Thou shalt not be stupid
From USA TODAY: 60 percent of Americans can't name five of the Ten Commandments, and half of high school seniors think Sodom and Gomorrah were married, when we know they were the Twin Cities. The study also found that only 36 percent of the 1,000 high schoolers surveyed knew that Ramadan is the Islamic holy month; 17 percent said it was the Jewish day of atonement. The source of this info: Stephen Prothero, professor of religion at Boston University, and his new book, "Religious Literacy: What Every American Needs to Know."
Take the religion test yourself here.

The people speak
Reaction on Fark.com:
"It's sad to have large numbers of citizens so deeply influenced by something that they are so completely ignorant of."
"50 percent of high school seniors think Sodom and Gomorrah were married. What? They're divorced?"
"If more people knew what the article is talking about we wouldn't need things like red light cameras, security guards, car alarms, etc."
"Don't worry, America, I got F's in religion, too. And I went to Catholic school. Despite what the teachers say, it doesn't affect your chances of getting into a good university."
"Wow, I never learned much of that stuff in Sunday School (being Unitarian we were taught to be Awesome and pretty much think whatever we wanted), but I can still answer a few here and there."
"Five whole Commandments? America did much better than Rep. Lynn Westmoreland did."

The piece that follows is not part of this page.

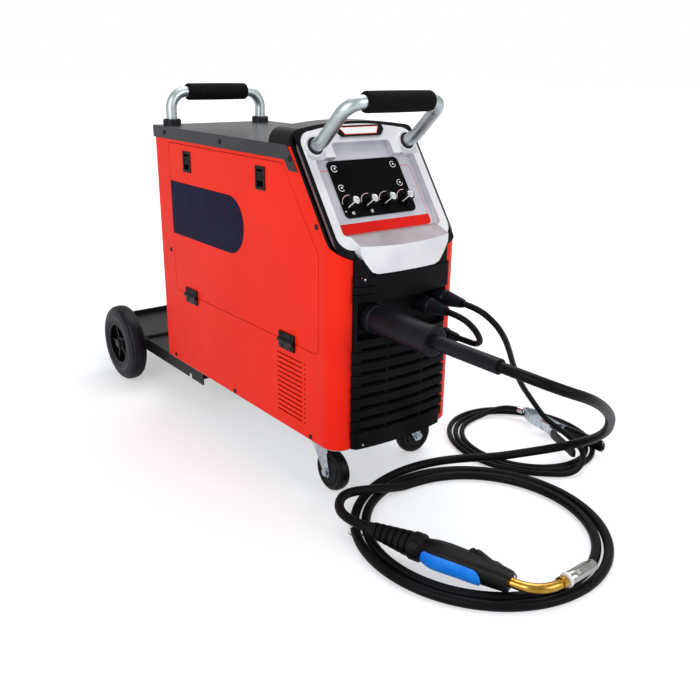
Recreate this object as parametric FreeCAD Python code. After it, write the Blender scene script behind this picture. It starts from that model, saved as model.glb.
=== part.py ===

To be fair, he did get 3 out of 10
Mr. Westmoreland, a Georgia congressman, would have been only mildly embarrassed -- if he hadn't co-sponsored a bill to place the Ten Commandments in the halls of Congress. Westmoreland's mistake was going on Stephen Colbert's show last June.
Colbert: "What are the Ten Commandments?"
Westmoreland: "You mean all of them? Um... Don't murder. Don't lie. Don't steal Um... I can't name them all."
Westmoreland's press secretary swears the congressman got up to seven before running out of steam, saying the video was edited before it was shown.

I'd like you to meet Mr. and Mrs. Ark
Religion expert Prothero in 2005:

Moses gets a shot an Emmy
Of course, the man most associated with Moses -- even more than Moses himself, who never had an agent -- is Charlton Heston, star of the 1956 classic, "The Ten Commandments." Now the story has been shaped into a two-day ABC-TV miniseries that airs April 10-11. Some preview comments from David Klinghoffer on beliefnet.com:
"It's subtler and more engaging than the classic starring Charlton Heston, a technically high-quality production with a cool computer-animated version of the splitting of the Red Sea and on-location desert scenery far superior to the amusingly phony-looking DeMille version. Despite its technical mastery, however, this Moses movie for our times is deeply forgettable.
"The man who plays Moses, Scottish actor Dougray Scott, certainly will not stick in anybody's memory. The Moses narrative as told in the Bible's book of Exodus, is supposed to be an upper, not a downer. After all, Moses, with the help of spectacular miracles, is leading the Israelites from slavery to freedom. Yet Scott looks as if he's feeling miserable throughout the proceedings. Even after the Hebrew slaves have fled Egyptian bondage, crossed the miraculously split Red Sea, and seen the water pour back down upon their murderous Egyptian pursuers, Moses remains Mr. Mopey.
"Of course, because this is a historical drama set in the ancient Near East, everyone speaks in a British accent, according to universally observed entertainment-industry convention. So the ... Jewish mobs communicate in unpleasant, vaguely Cockney accents, which raises the question of why Pharaoh wasn't delighted to get them out of his country to begin with."

ABC, take note
The 1956 movie contained these gaffes, according to imdb.com:
Moses is wearing a watch in one scene.
The words on the tablets are visible before they are "carved" into the stone.
When he's floating on the Nile, baby Moses' diaper is held together with a safety pin.